Everything from the line containing "place * base_plate()" through the line containing "obj.matrix_parent_inverse = Matrix.Identity(4)" should be repeated exactly, and nothing else from the data.
::: Data section
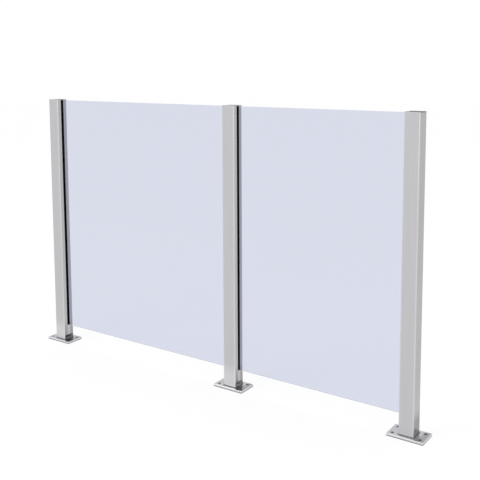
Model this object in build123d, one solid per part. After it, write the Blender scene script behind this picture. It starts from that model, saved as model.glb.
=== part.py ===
from build123d import *
import os

# A straight run of glass railing: three square posts on base plates, two glass panels.
# X runs along the railing, Y through its thickness, Z up. The origin lies on the ground,
# at the middle of the run. All lengths are in millimetres.

# The run
total_height = 1000.0
left_bay = 860.0
right_bay = 660.0

# Square tube of the posts
tube_side = 50.0
tube_wall = 2.0
tube_inner_radius = 2.0

# Base plate
plate_length = 120.0
plate_width = 75.0
plate_thickness = 8.0
plate_corner_radius = 2.0
plate_edge_chamfer = 1.0
bolt_hole_diameter = 10.0
bolt_hole_from_end = 15.0
bolt_hole_from_side = 15.0

# Slot for the glass, open at the top of the post
slot_foot = 58.0

# Drain cut-out at the foot of each slotted wall
drain_height = 16.0
drain_jamb = 4.5
drain_corner_radius = 3.0

# Fillet weld round the foot of each post
weld_leg = 2.5

# Post cap
cap_thickness = 3.0
cap_edge_chamfer = 0.8
cap_skirt_depth = 9.0
cap_skirt_wall = 1.5
cap_skirt_clearance = 0.3

# Glass
glass_thickness = 10.0
glass_grip = 14.0
glass_edge_chamfer = 1.0
glass_end_gap = 1.0
glass_lift = 1.0

# Rubber gasket, a ribbed U round each upright edge of the glass
gasket_side = 2.5
gasket_web = 3.0
gasket_rib_height = 0.9
gasket_rib_root = 2.2
gasket_rib_tip = 0.9
gasket_rib_count = 4
gasket_corner_radius = 2.2

# Inner channel of folded sheet, behind each slot
channel_sheet = 1.5
channel_bend_radius = 1.5
channel_floor_upstand = 8.0
channel_floor_side_gap = 1.2
channel_floor_end_gap = 0.6

# Setting block under each lower corner of the glass
block_height = 12.0
block_side_gap = 0.5
block_end_gap = 0.8
block_chamfer = 0.8

# Values that follow from those above
tube_bore = tube_side - 2 * tube_wall
tube_outer_radius = tube_inner_radius + tube_wall
tube_top = total_height - cap_thickness
face = tube_side / 2
slot_width = glass_thickness + 2 * gasket_side
slot_end = plate_thickness + slot_foot
pocket_depth = glass_grip + glass_end_gap + gasket_web
pocket_back = face - pocket_depth
channel_back = pocket_back - channel_sheet
wall_inside = face - tube_wall
glass_bottom = slot_end + glass_lift
channel_floor = glass_bottom - block_height

half_run = (left_bay + right_bay) / 2
post_places = {
    "left": -half_run,
    "middle": -half_run + left_bay,
    "right": half_run,
}
# Which walls of a post are slotted: +1 is the wall toward +X, -1 the wall toward -X
slotted_walls = {
    "left": (1,),
    "middle": (-1, 1),
    "right": (-1,),
}


def span_box(x_min, x_max, y_half, z_min, z_max):
    """A box from its two ends in X and Z, centred on Y."""
    size_x = x_max - x_min
    size_z = z_max - z_min
    centre = ((x_min + x_max) / 2, 0, (z_min + z_max) / 2)
    return Pos(*centre) * Box(size_x, 2 * y_half, size_z)


def span_rectangle(x_min, x_max, y_half):
    """A flat rectangle from its two ends in X, centred on Y."""
    return Pos((x_min + x_max) / 2, 0) * Rectangle(x_max - x_min, 2 * y_half)


def turned(shape, wall):
    """Turn a shape made for the +X wall to the wall that it belongs to."""
    return shape if wall > 0 else Rot(0, 0, 180) * shape


def tube_outline():
    return RectangleRounded(tube_side, tube_side, tube_outer_radius)


def base_plate():
    """Plate with its upright corners rounded, its top edge broken and a hole at each corner."""
    outline = RectangleRounded(plate_length, plate_width, plate_corner_radius)
    plate = extrude(outline, plate_thickness)
    plate = chamfer(plate.faces().sort_by(Axis.Z)[-1].edges(), plate_edge_chamfer)
    hole_x = plate_length / 2 - bolt_hole_from_end
    hole_y = plate_width / 2 - bolt_hole_from_side
    for x in (-hole_x, hole_x):
        for y in (-hole_y, hole_y):
            plate -= Pos(x, y, plate_thickness / 2) * Cylinder(bolt_hole_diameter / 2, plate_thickness)
    return plate


def wall_slot():
    """What the slot takes out of the +X wall of the tube, up to its open top."""
    return span_box(wall_inside, face, slot_width / 2, slot_end, tube_top)


def wall_drain():
    """What the drain cut-out takes out of the +X wall: its two top corners are round."""
    half_width = face - drain_jamb
    profile = Pos(0, drain_height / 2) * Rectangle(2 * half_width, drain_height)
    profile = fillet(profile.vertices().group_by(Axis.Y)[-1], drain_corner_radius)
    seat = Plane(origin=(face - tube_wall, 0, plate_thickness), x_dir=(0, 1, 0), z_dir=(1, 0, 0))
    return extrude(seat * profile, tube_wall)


def post_tube(walls):
    """Square tube from the plate to the cap, slotted and drained on the given walls."""
    bore = RectangleRounded(tube_bore, tube_bore, tube_inner_radius)
    tube = Pos(0, 0, plate_thickness) * extrude(tube_outline() - bore, tube_top - plate_thickness)
    for wall in walls:
        tube -= turned(wall_slot(), wall)
        tube -= turned(wall_drain(), wall)
    return tube


def foot_weld(walls):
    """Fillet weld round the foot of a tube, left out across the drain cut-outs."""
    toe_side = tube_side + 2 * weld_leg
    toe = RectangleRounded(toe_side, toe_side, tube_outer_radius + weld_leg)
    bead = extrude(toe, weld_leg, taper=45) - extrude(tube_outline(), weld_leg)
    for wall in walls:
        gap = span_box(0, face + weld_leg, face - drain_jamb, 0, weld_leg)
        bead -= turned(gap, wall)
    return Pos(0, 0, plate_thickness) * bead


def post_cap(walls):
    """Flat cap, notched over the glass pockets, with a skirt that plugs the free tube bore."""
    cap = extrude(tube_outline(), cap_thickness)
    cap = chamfer(cap.faces().sort_by(Axis.Z)[-1].edges(), cap_edge_chamfer)
    reach = tube_bore / 2 - cap_skirt_clearance
    skirt_min = -reach
    skirt_max = reach
    for wall in walls:
        cap -= turned(span_box(pocket_back, face, slot_width / 2, 0, cap_thickness), wall)
        if wall > 0:
            skirt_max = channel_back - cap_skirt_clearance
        else:
            skirt_min = -channel_back + cap_skirt_clearance
    middle = (skirt_min + skirt_max) / 2
    length = skirt_max - skirt_min
    outline = Pos(middle, 0) * RectangleRounded(length, 2 * reach, tube_inner_radius)
    hollow = Pos(middle, 0) * Rectangle(length - 2 * cap_skirt_wall, 2 * (reach - cap_skirt_wall))
    skirt = Pos(0, 0, -cap_skirt_depth) * extrude(outline - hollow, cap_skirt_depth)
    return Pos(0, 0, tube_top) * (cap + skirt)


def inner_channel():
    """Folded sheet behind a slot: a U in plan, closed at its foot by a tab bent from its back."""
    half_inside = slot_width / 2
    outside = span_rectangle(channel_back, wall_inside, half_inside + channel_sheet)
    outside = fillet(outside.vertices().group_by(Axis.X)[0], channel_bend_radius + channel_sheet)
    inside = span_rectangle(pocket_back, wall_inside, half_inside)
    inside = fillet(inside.vertices().group_by(Axis.X)[0], channel_bend_radius)
    sides_foot = channel_floor + channel_bend_radius
    channel = Pos(0, 0, sides_foot) * extrude(outside - inside, tube_top - sides_foot)
    return channel + channel_floor_tab()


def channel_floor_tab():
    """The lower end of the channel's back, bent forward to make the floor of the pocket."""
    tab_end = wall_inside - channel_floor_end_gap
    upstand_top = channel_floor + channel_floor_upstand
    half_width = slot_width / 2 - channel_floor_side_gap
    corner = (channel_back, channel_floor - channel_sheet)
    outer = Pos(*corner) * Rectangle(tab_end - channel_back, upstand_top - corner[1], align=Align.MIN)
    outer = fillet(outer.vertices().sort_by_distance(corner)[0], channel_bend_radius + channel_sheet)
    bend = (pocket_back, channel_floor)
    inner = Pos(*bend) * Rectangle(tab_end - pocket_back, channel_floor_upstand, align=Align.MIN)
    inner = fillet(inner.vertices().sort_by_distance(bend)[0], channel_bend_radius)
    upright = Plane(origin=(0, 0, 0), x_dir=(1, 0, 0), z_dir=(0, -1, 0))
    return extrude(upright * (outer - inner), half_width, both=True)


def gasket_rib(place, side):
    """One rib in plan: a blunt wedge from the gasket's side wall to the face of the glass."""
    tip_y = glass_thickness / 2
    root_y = tip_y + gasket_rib_height
    half_tip = gasket_rib_tip / 2
    half_root = gasket_rib_root / 2
    outline = Polyline(
        (place - half_root, side * root_y),
        (place - half_tip, side * tip_y),
        (place + half_tip, side * tip_y),
        (place + half_root, side * root_y),
        close=True,
    )
    return make_face(outline)


def gasket():
    """Ribbed U round one upright edge of the glass, seated in the channel and the slot."""
    outside = span_rectangle(pocket_back, face, slot_width / 2)
    outside = fillet(outside.vertices().group_by(Axis.X)[0], gasket_corner_radius)
    web_front = pocket_back + gasket_web
    section = outside - span_rectangle(web_front, face, glass_thickness / 2 + gasket_rib_height)
    first = web_front + glass_end_gap + glass_edge_chamfer + gasket_rib_root / 2
    last = face - gasket_rib_root / 2
    pitch = (last - first) / (gasket_rib_count - 1)
    for number in range(gasket_rib_count):
        for side in (-1, 1):
            section += gasket_rib(first + number * pitch, side)
    return Pos(0, 0, slot_end) * extrude(section, tube_top - slot_end)


def setting_block():
    """Block on the channel's floor that carries one lower corner of the glass."""
    back = pocket_back + gasket_web + block_end_gap
    front = wall_inside - block_end_gap
    block = span_box(back, front, glass_thickness / 2 - block_side_gap, channel_floor, glass_bottom)
    return chamfer(block.edges().filter_by(Axis.Z), block_chamfer)


def glass_panel(left_post, right_post):
    """Pane with ground edges, its upright edges inside the pockets of two posts."""
    x_min = post_places[left_post] + face - glass_grip
    x_max = post_places[right_post] - face + glass_grip
    pane = span_box(x_min, x_max, glass_thickness / 2, glass_bottom, tube_top)
    return chamfer(pane.edges(), glass_edge_chamfer)


def pocket_name(post, wall):
    """A post with one slotted wall needs no side in the names of its pocket's pieces."""
    if len(slotted_walls[post]) == 1:
        return post + "_post"
    return post + "_post_" + ("right" if wall > 0 else "left")


def all_pieces():
    """Every piece of the railing, by name, in its place."""
    pieces = {}
    for post, x in post_places.items():
        walls = slotted_walls[post]
        place = Pos(x, 0, 0)
        pieces[post + "_base_plate"] = place * base_plate()
        pieces[post + "_post_tube"] = place * post_tube(walls)
        pieces[post + "_post_cap"] = place * post_cap(walls)
        beads = (place * foot_weld(walls)).solids().sort_by(Axis.Y)
        sides = [""] if len(beads) == 1 else ["_front", "_back"]
        for side, bead in zip(sides, beads):
            pieces[post + side + "_foot_weld"] = bead
        for wall in walls:
            name = pocket_name(post, wall)
            pieces[name + "_inner_channel"] = place * turned(inner_channel(), wall)
            pieces[name + "_gasket"] = place * turned(gasket(), wall)
            pieces[name + "_setting_block"] = place * turned(setting_block(), wall)
    pieces["left_glass_panel"] = glass_panel("left", "middle")
    pieces["right_glass_panel"] = glass_panel("middle", "right")
    return pieces


os.makedirs("parts", exist_ok=True)
for node, piece in all_pieces().items():
    export_step(piece, f"parts/{node}.step")
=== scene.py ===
from math import cos, pi, radians, sin

import bmesh
import bpy
from bpy.props import FloatProperty, FloatVectorProperty, PointerProperty
from mathutils import Matrix, Vector


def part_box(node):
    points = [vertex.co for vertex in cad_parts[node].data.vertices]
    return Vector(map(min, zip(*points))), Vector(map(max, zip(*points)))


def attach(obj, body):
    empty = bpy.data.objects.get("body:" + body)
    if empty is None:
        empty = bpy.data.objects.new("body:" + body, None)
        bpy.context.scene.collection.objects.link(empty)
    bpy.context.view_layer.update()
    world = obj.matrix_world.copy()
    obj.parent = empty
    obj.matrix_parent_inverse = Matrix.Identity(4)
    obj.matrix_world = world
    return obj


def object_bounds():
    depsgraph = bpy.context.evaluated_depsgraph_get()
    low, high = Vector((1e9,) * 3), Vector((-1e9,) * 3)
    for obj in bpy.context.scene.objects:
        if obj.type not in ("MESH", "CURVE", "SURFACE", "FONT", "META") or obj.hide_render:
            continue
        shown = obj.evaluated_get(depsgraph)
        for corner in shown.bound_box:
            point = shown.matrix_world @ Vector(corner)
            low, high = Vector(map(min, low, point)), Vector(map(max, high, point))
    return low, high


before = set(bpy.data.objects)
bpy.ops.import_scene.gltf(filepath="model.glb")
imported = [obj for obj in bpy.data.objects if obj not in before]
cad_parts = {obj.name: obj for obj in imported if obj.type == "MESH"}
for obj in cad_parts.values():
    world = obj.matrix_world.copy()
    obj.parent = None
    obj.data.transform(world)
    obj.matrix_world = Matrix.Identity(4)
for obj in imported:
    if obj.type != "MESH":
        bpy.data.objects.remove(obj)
CAD_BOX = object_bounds()

bl_info = {
    "name": "Glass post railing",
    "version": (1, 0, 0),
    "blender": (4, 5, 0),
    "location": "3D View > Sidebar > Railing",
    "description": "Finishes for a stainless steel post railing with glass panels",
    "category": "Object",
}

# The slotted walls of each post: 1 is its wall toward +X, -1 its wall toward -X.
SLOTTED_WALLS = {"left": (1,), "middle": (-1, 1), "right": (-1,)}
# The post with the darker cap, which is painted shade, and with no painted highlight at the foot of its
# front.
PLAIN_POST = "right"
POCKETS = ("left_post", "middle_post_left", "middle_post_right", "right_post")
WELDS = ("left_foot_weld", "middle_front_foot_weld", "middle_back_foot_weld", "right_foot_weld")
PANELS = ("left_glass_panel", "right_glass_panel")

# The grain of each finish. lines is their number per metre along X, Y and Z, contrast and spread
# are how far tone and roughness swing, and relief is the height of the bump in metres.
POST_GRAIN = {"contrast": 0.05, "spread": 0.10, "relief": 0.00002}
PLATE_GRAIN = {"contrast": 0.05, "spread": 0.08, "relief": 0.00001}
CAP_GRAIN = {"contrast": 0.05, "spread": 0.10, "relief": 0.00001}
CHANNEL_GRAIN = {"lines": (150, 150, 40), "contrast": 0.06, "spread": 0.12, "relief": 0.00001}
WELD_GRAIN = {"lines": (500, 500, 500), "contrast": 0.18, "spread": 0.2, "relief": 0.00002}
GASKET_GRAIN = {"lines": (1200, 1200, 30), "contrast": 0.3, "spread": 0.15, "relief": 0.0001}
BLOCK_GRAIN = {"lines": (900, 900, 900), "contrast": 0.3, "spread": 0.15, "relief": 0.0001}
GLASS_GRAIN = {"Lines_per_metre": (150, 150, 6), "Roughness": 1.0, "Roughness_spread": 1.0}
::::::
◆ **Solution to the problem**:
        pieces[post + "_base_plate"] = place * base_plate()
        pieces[post + "_post_tube"] = place * post_tube(walls)
        pieces[post + "_post_cap"] = place * post_cap(walls)
        beads = (place * foot_weld(walls)).solids().sort_by(Axis.Y)
        sides = [""] if len(beads) == 1 else ["_front", "_back"]
        for side, bead in zip(sides, beads):
            pieces[post + side + "_foot_weld"] = bead
        for wall in walls:
            name = pocket_name(post, wall)
            pieces[name + "_inner_channel"] = place * turned(inner_channel(), wall)
            pieces[name + "_gasket"] = place * turned(gasket(), wall)
            pieces[name + "_setting_block"] = place * turned(setting_block(), wall)
    pieces["left_glass_panel"] = glass_panel("left", "middle")
    pieces["right_glass_panel"] = glass_panel("middle", "right")
    return pieces


os.makedirs("parts", exist_ok=True)
for node, piece in all_pieces().items():
    export_step(piece, f"parts/{node}.step")
=== scene.py ===
from math import cos, pi, radians, sin

import bmesh
import bpy
from bpy.props import FloatProperty, FloatVectorProperty, PointerProperty
from mathutils import Matrix, Vector


def part_box(node):
    points = [vertex.co for vertex in cad_parts[node].data.vertices]
    return Vector(map(min, zip(*points))), Vector(map(max, zip(*points)))


def attach(obj, body):
    empty = bpy.data.objects.get("body:" + body)
    if empty is None:
        empty = bpy.data.objects.new("body:" + body, None)
        bpy.context.scene.collection.objects.link(empty)
    bpy.context.view_layer.update()
    world = obj.matrix_world.copy()
    obj.parent = empty
    obj.matrix_parent_inverse = Matrix.Identity(4)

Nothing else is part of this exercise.